## Raw data
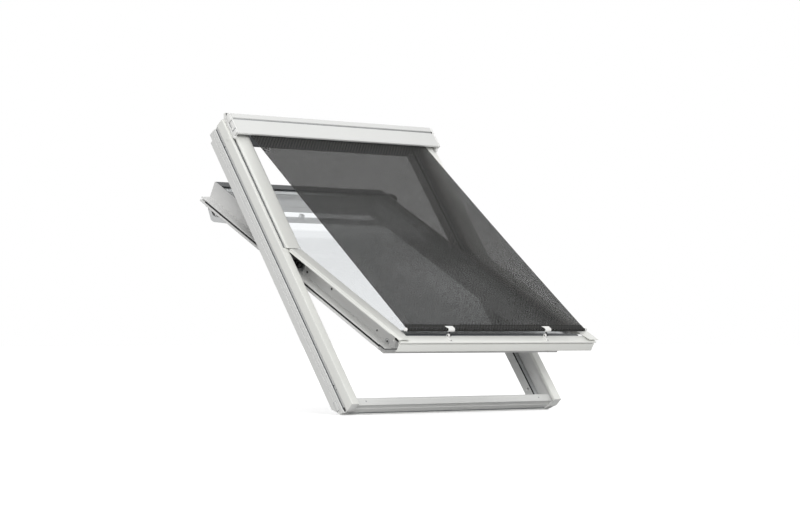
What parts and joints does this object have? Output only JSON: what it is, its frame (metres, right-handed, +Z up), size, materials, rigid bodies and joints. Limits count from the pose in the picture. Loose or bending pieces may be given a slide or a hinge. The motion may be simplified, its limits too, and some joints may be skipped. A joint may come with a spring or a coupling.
{
  "type": "roof window with outside roller screen",
  "caption": "Centre-pivot roof window standing open in its frame, with a casing across the top whose roller screen runs down to a bar clipped to the sash.",
  "frame": {"origin": "Middle of the step across the head of the frame that rests on the roof batten.", "axes": "X runs across the window, to the right as seen from outside. Z is up. Y is level and points into the house. The window lies in a roof pitch of 54.1 degrees and rises towards +Y."},
  "size_m": [0.78, 0.9105, 0.8443],
  "materials": {
    "white_core": "moulded, satin",
    "white_metal": "semi-gloss paint",
    "white_sash": "lacquered, satin",
    "grey_metal": "satin paint",
    "dark_metal": "satin paint",
    "bare_metal": "satin",
    "steel": "zinc plated",
    "black_metal": "matt",
    "black_rubber": "matt",
    "clear_glass": "clear",
    "screen_fabric": "open weave",
    "white_plastic": "moulded",
    "black_plastic": "moulded"
  },
  "bodies": {
    "frame": {"side_member_left": "white_core", "side_member_right": "white_core", "side_cladding_left": "white_metal", "side_cladding_right": "white_metal", "frame_seal_left": "black_rubber", "frame_seal_right": "black_rubber", "bottom_member": "white_core", "bottom_cladding": "grey_metal", "top_member": "dark_metal", "upper_cover_left": "white_metal", "upper_cover_right": "white_metal", "hinge_frame_half_left": "black_metal", "hinge_frame_half_right": "black_metal", "screen_casing": "grey_metal", "casing_cap_left": "white_plastic", "casing_cap_right": "white_plastic", "guide_rod": "steel", "fabric_leader": "screen_fabric"},
    "sash": {"sash_side_left": "white_sash", "sash_side_right": "white_sash", "sash_top_member": "white_sash", "sash_bottom_member": "white_sash", "sash_seal_left": "black_rubber", "sash_seal_right": "black_rubber", "sash_top_cover": "dark_metal", "outer_pane": "clear_glass", "inner_pane": "clear_glass", "glass_spacer": "bare_metal", "glazing_bar": "black_rubber", "bottom_cover": "white_metal", "lower_cover_left": "white_metal", "lower_cover_right": "white_metal", "pivot_cover_left": "white_metal", "pivot_cover_right": "white_metal", "hinge_sash_half_left": "steel", "hinge_sash_half_right": "steel", "screw_left": "steel", "screw_right": "steel", "screen_lug_left": "white_plastic", "screen_lug_right": "white_plastic", "bar_bearing_left": "steel", "bar_bearing_right": "steel", "lock_case": "steel", "bolt_housing": "black_plastic"},
    "screen": {"fabric_sheet": "screen_fabric"},
    "draw_bar": {"bottom_bar": "bare_metal", "hem_sleeve": "screen_fabric", "bar_cap_left": "white_plastic", "bar_cap_right": "white_plastic"},
    "roller": {"roller": "bare_metal", "fabric_roll": "screen_fabric"},
    "clip_left": {"screen_clip_left": "white_plastic"},
    "clip_right": {"screen_clip_right": "white_plastic"},
    "control_bar": {"control_bar": "bare_metal", "bar_bracket_left": "bare_metal", "bar_bracket_right": "bare_metal"},
    "vent_flap": {"vent_flap": "white_sash"},
    "latch_bolt": {"latch_bolt": "steel"},
    "cleaning_bolt": {"cleaning_bolt": "steel"}
  },
  "joints": [
    {"name": "sash_pivot", "type": "hinge", "parent": "frame", "child": "sash", "pos_m": [0, -0.30541, -0.36222], "axis": [-1, 0, 0], "range_deg": [-25.87, 7]},
    {"name": "screen_turn", "type": "hinge", "parent": "sash", "child": "screen", "pos_m": [0, -0.77356, -0.5458], "axis": [-1, 0, 0], "range_deg": [-4, 12]},
    {"name": "screen_draw", "type": "slide", "parent": "screen", "child": "draw_bar", "axis": [0, 0.7727, 0.6348], "range_m": [0, 0.82], "deforming": ["fabric_sheet"]},
    {"name": "roller_spin", "type": "hinge", "parent": "frame", "child": "roller", "pos_m": [0, -0.07704, 0.0428], "axis": [-1, 0, 0], "continuous": true},
    {"name": "clip_left_turn", "type": "hinge", "parent": "sash", "child": "clip_left", "pos_m": [-0.18, -0.77637, -0.56172], "axis": [1, 0, 0], "range_deg": [0, 70]},
    {"name": "clip_right_turn", "type": "hinge", "parent": "sash", "child": "clip_right", "pos_m": [0.18, -0.77637, -0.56172], "axis": [1, 0, 0], "range_deg": [0, 70]},
    {"name": "control_bar_turn", "type": "hinge", "parent": "sash", "child": "control_bar", "pos_m": [0, 0.111, -0.19496], "axis": [1, 0, 0], "range_deg": [0, 25]},
    {"name": "vent_flap_turn", "type": "hinge", "parent": "sash", "child": "vent_flap", "pos_m": [0, 0.07887, -0.18542], "axis": [-1, 0, 0], "range_deg": [0, 25]},
    {"name": "latch_slide", "type": "slide", "parent": "sash", "child": "latch_bolt", "axis": [0, -0.8811, -0.473], "range_m": [0, 0.0021]},
    {"name": "cleaning_bolt_slide", "type": "slide", "parent": "sash", "child": "cleaning_bolt", "axis": [1, 0, 0], "range_m": [0, 0.012]}
  ],
  "couplings": [
    {"joint": "screen_turn", "follows": "sash_pivot", "ratio": -0.4516},
    {"joint": "roller_spin", "follows": "screen_draw", "rad_per_m": 120.5},
    {"joint": "vent_flap_turn", "follows": "control_bar_turn", "ratio": 1},
    {"joint": "latch_slide", "follows": "control_bar_turn", "m_per_rad": 0.0046}
  ]
}
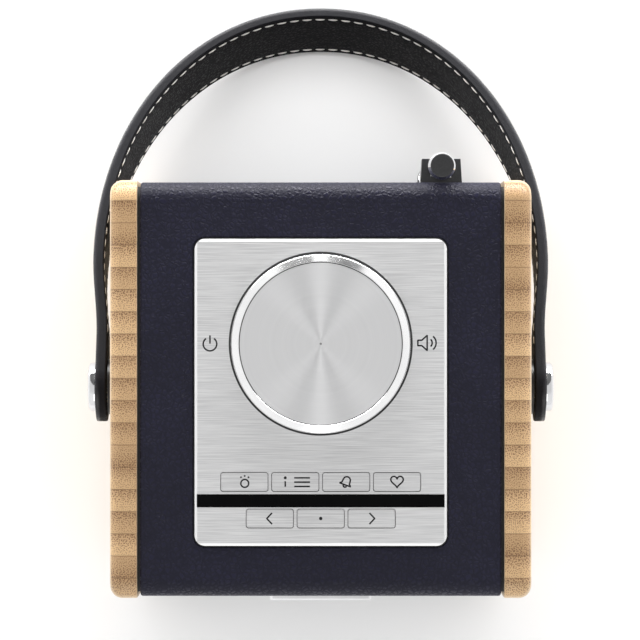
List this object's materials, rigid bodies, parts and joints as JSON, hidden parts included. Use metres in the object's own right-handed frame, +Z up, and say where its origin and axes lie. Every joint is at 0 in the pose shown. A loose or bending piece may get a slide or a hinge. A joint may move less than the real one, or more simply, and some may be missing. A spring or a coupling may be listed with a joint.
{
  "type": "leather portable radio",
  "caption": "Small cube-shaped table radio in navy leather with bamboo ends, a large dial and keys on a brushed top plate, a swinging strap handle and a telescopic aerial.",
  "frame": {"origin": "centre of the pad that the radio stands on, on the table", "axes": "+X to the radio's right as seen from the front, +Y to its back, +Z up"},
  "size_m": [0.1348, 0.174, 0.1176],
  "materials": {
    "frame_plastic": "moulded, matt",
    "navy_leather": "pebble-grained leather, dark navy, satin",
    "bamboo": "laminated bamboo, end grain up, clear satin",
    "black_rubber": "matt",
    "black_plastic": "fine spark texture",
    "steel": "zinc plated",
    "brushed_aluminium": "brushed along X, clear anodised",
    "display_glass": "smoked acrylic, glossy",
    "display_parts": "satin",
    "circuit_board": "solder mask",
    "white_nylon": "satin",
    "brass": "turned",
    "turned_aluminium": "turned, polished sloping ring",
    "spun_aluminium": "spun in circles",
    "battery_wrap": "shrink wrap, satin",
    "ferrite": "matt",
    "paper_cone": "pulp cone, matt",
    "surround_rubber": "satin",
    "spider_cloth": "impregnated cloth",
    "copper_coil": "enamelled wire",
    "grille_cloth": "open weave",
    "chrome": "polished",
    "strap_leather": "smooth leather with burnished edges, charcoal",
    "strap_lining": "grained lining, near black, pale stitching",
    "lead_insulation": "soft vinyl"
  },
  "bodies": {
    "cabinet": {"cabinet_frame": "frame_plastic", "leather_wrap": "navy_leather", "left_side_panel": "bamboo", "right_side_panel": "bamboo", "panel_gaskets": "black_rubber", "base_plate": "black_plastic", "grip_pad": "black_rubber", "case_screws": "steel", "control_plate": "brushed_aluminium", "display_window": "display_glass", "display_module": "display_parts", "control_board": "circuit_board", "button_switches": "black_plastic", "board_screws": "steel", "encoder_body": "steel", "encoder_nut": "brass", "main_board": "circuit_board", "tuner_module": "steel", "rear_plate": "black_plastic", "dc_jack": "black_plastic", "usb_port": "steel", "audio_jacks": "black_plastic", "battery_pack": "battery_wrap", "battery_cover": "black_plastic", "cover_screws": "steel", "speaker_basket": "steel", "speaker_magnet": "ferrite", "speaker_surround": "surround_rubber", "speaker_spider": "spider_cloth", "speaker_grille": "brushed_aluminium", "grille_cloth": "grille_cloth", "front_trim_bar": "chrome", "antenna_base": "black_plastic", "antenna_clip": "black_plastic", "pivot_bolts": "chrome", "pivot_bushes": "black_plastic", "pivot_inserts": "brass", "wiring_loom": "lead_insulation"},
    "handle": {"strap_leather": "strap_leather", "strap_lining": "strap_lining", "strap_eyelets": "brass"},
    "dial_plunger": {"encoder_plunger": "white_nylon"},
    "dial": {"encoder_shaft": "steel", "dial_body": "turned_aluminium", "dial_cap": "spun_aluminium"},
    "light_key": {"button_light": "brushed_aluminium"},
    "menu_key": {"button_menu": "brushed_aluminium"},
    "alarm_key": {"button_alarm": "brushed_aluminium"},
    "favourite_key": {"button_favourite": "brushed_aluminium"},
    "previous_key": {"button_previous": "brushed_aluminium"},
    "select_key": {"button_select": "brushed_aluminium"},
    "next_key": {"button_next": "brushed_aluminium"},
    "cone": {"speaker_cone": "paper_cone", "voice_coil": "copper_coil"},
    "aerial_swivel": {"antenna_swivel": "chrome"},
    "aerial_arm": {"antenna_elbow": "chrome", "antenna_tube_1": "chrome"},
    "aerial_tube_2": {"antenna_tube_2": "chrome"},
    "aerial_tube_3": {"antenna_tube_3": "chrome"},
    "aerial_tip": {"antenna_tip": "chrome"}
  },
  "joints": [
    {"name": "handle_swing", "type": "hinge", "parent": "cabinet", "child": "handle", "pos_m": [0, 0, 0.0695], "axis": [1, 0, 0], "range_deg": [0, 237.9]},
    {"name": "dial_press", "type": "slide", "parent": "cabinet", "child": "dial_plunger", "axis": [0, 0, -1], "range_m": [0, 0.0004], "stiffness_N_per_m": 2000, "springref_m": -0.0006},
    {"name": "dial_turn", "type": "hinge", "parent": "dial_plunger", "child": "dial", "pos_m": [0, 0.0128, 0.11], "axis": [0, 0, 1], "continuous": true},
    {"name": "light_key_press", "type": "slide", "parent": "cabinet", "child": "light_key", "axis": [0, 0, -1], "range_m": [0, 0.00045], "stiffness_N_per_m": 600, "springref_m": -0.0004},
    {"name": "menu_key_press", "type": "slide", "parent": "cabinet", "child": "menu_key", "axis": [0, 0, -1], "range_m": [0, 0.00045], "stiffness_N_per_m": 600, "springref_m": -0.0004},
    {"name": "alarm_key_press", "type": "slide", "parent": "cabinet", "child": "alarm_key", "axis": [0, 0, -1], "range_m": [0, 0.00045], "stiffness_N_per_m": 600, "springref_m": -0.0004},
    {"name": "favourite_key_press", "type": "slide", "parent": "cabinet", "child": "favourite_key", "axis": [0, 0, -1], "range_m": [0, 0.00045], "stiffness_N_per_m": 600, "springref_m": -0.0004},
    {"name": "previous_key_press", "type": "slide", "parent": "cabinet", "child": "previous_key", "axis": [0, 0, -1], "range_m": [0, 0.00045], "stiffness_N_per_m": 600, "springref_m": -0.0004},
    {"name": "select_key_press", "type": "slide", "parent": "cabinet", "child": "select_key", "axis": [0, 0, -1], "range_m": [0, 0.00045], "stiffness_N_per_m": 600, "springref_m": -0.0004},
    {"name": "next_key_press", "type": "slide", "parent": "cabinet", "child": "next_key", "axis": [0, 0, -1], "range_m": [0, 0.00045], "stiffness_N_per_m": 600, "springref_m": -0.0004},
    {"name": "cone_stroke", "type": "slide", "parent": "cabinet", "child": "cone", "axis": [0, -1, 0], "range_m": [-0.001, 0.001], "stiffness_N_per_m": 1500},
    {"name": "aerial_turn", "type": "hinge", "parent": "cabinet", "child": "aerial_swivel", "pos_m": [0.0339, 0.0625, 0.02], "axis": [0, 0, 1], "range_deg": [-90, 90]},
    {"name": "aerial_tilt", "type": "hinge", "parent": "aerial_swivel", "child": "aerial_arm", "pos_m": [0.0339, 0.0625, 0.0303], "axis": [-1, 0, 0], "range_deg": [0, 90]},
    {"name": "aerial_slide_2", "type": "slide", "parent": "aerial_arm", "child": "aerial_tube_2", "axis": [0, 0, 1], "range_m": [0, 0.056]},
    {"name": "aerial_slide_3", "type": "slide", "parent": "aerial_tube_2", "child": "aerial_tube_3", "axis": [0, 0, 1], "range_m": [0, 0.056]},
    {"name": "aerial_slide_4", "type": "slide", "parent": "aerial_tube_3", "child": "aerial_tip", "axis": [0, 0, 1], "range_m": [0, 0.056]}
  ]
}
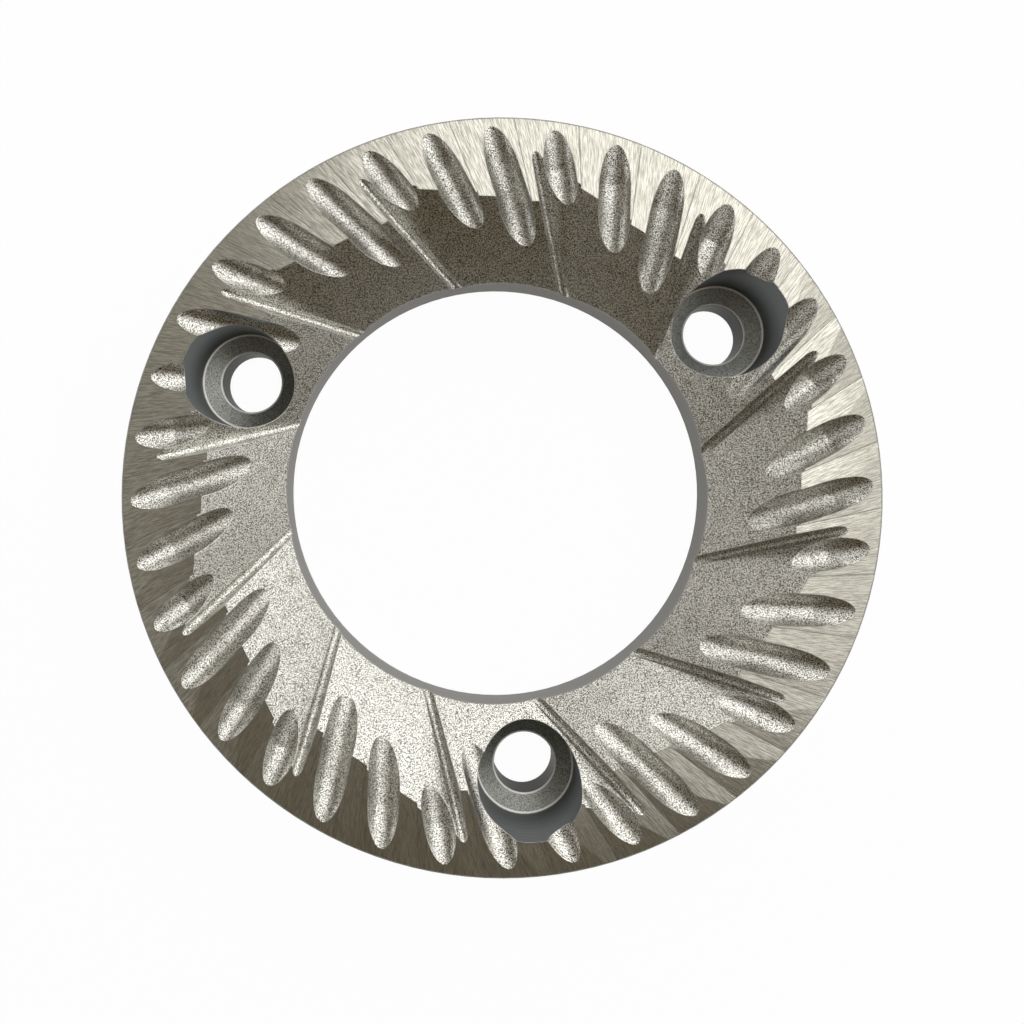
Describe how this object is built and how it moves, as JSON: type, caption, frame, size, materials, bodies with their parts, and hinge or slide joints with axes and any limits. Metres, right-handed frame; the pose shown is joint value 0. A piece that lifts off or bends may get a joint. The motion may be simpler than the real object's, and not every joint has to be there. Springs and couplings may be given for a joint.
{
  "type": "coffee grinder burr",
  "caption": "Flat ring burr with slanted round-bottomed flutes, a stepped dish round the bore and recessed screw holes.",
  "frame": {"origin": "axis of the ring, on the flat back face", "axes": "+Z along the ring's axis, from the back face towards the teeth; one screw hole lies on -Y"},
  "size_m": [0.064, 0.064, 0.009],
  "materials": {
    "ground_steel": "hardened tool steel, brushed on the lands and matt in the dish and flutes"
  },
  "bodies": {
    "root": {"burr_ring": "ground_steel"}
  },
  "joints": []
}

## Given instruction
Reproduce exactly, with nothing added, the lines from the one that contains "Describe how this" to the end of the data.

## Right answer
Describe how this object is built and how it moves, as JSON: type, caption, frame, size, materials, bodies with their parts, and hinge or slide joints with axes and any limits. Metres, right-handed frame; the pose shown is joint value 0. A piece that lifts off or bends may get a joint. The motion may be simpler than the real object's, and not every joint has to be there. Springs and couplings may be given for a joint.
{
  "type": "coffee grinder burr",
  "caption": "Flat ring burr with slanted round-bottomed flutes, a stepped dish round the bore and recessed screw holes.",
  "frame": {"origin": "axis of the ring, on the flat back face", "axes": "+Z along the ring's axis, from the back face towards the teeth; one screw hole lies on -Y"},
  "size_m": [0.064, 0.064, 0.009],
  "materials": {
    "ground_steel": "hardened tool steel, brushed on the lands and matt in the dish and flutes"
  },
  "bodies": {
    "root": {"burr_ring": "ground_steel"}
  },
  "joints": []
}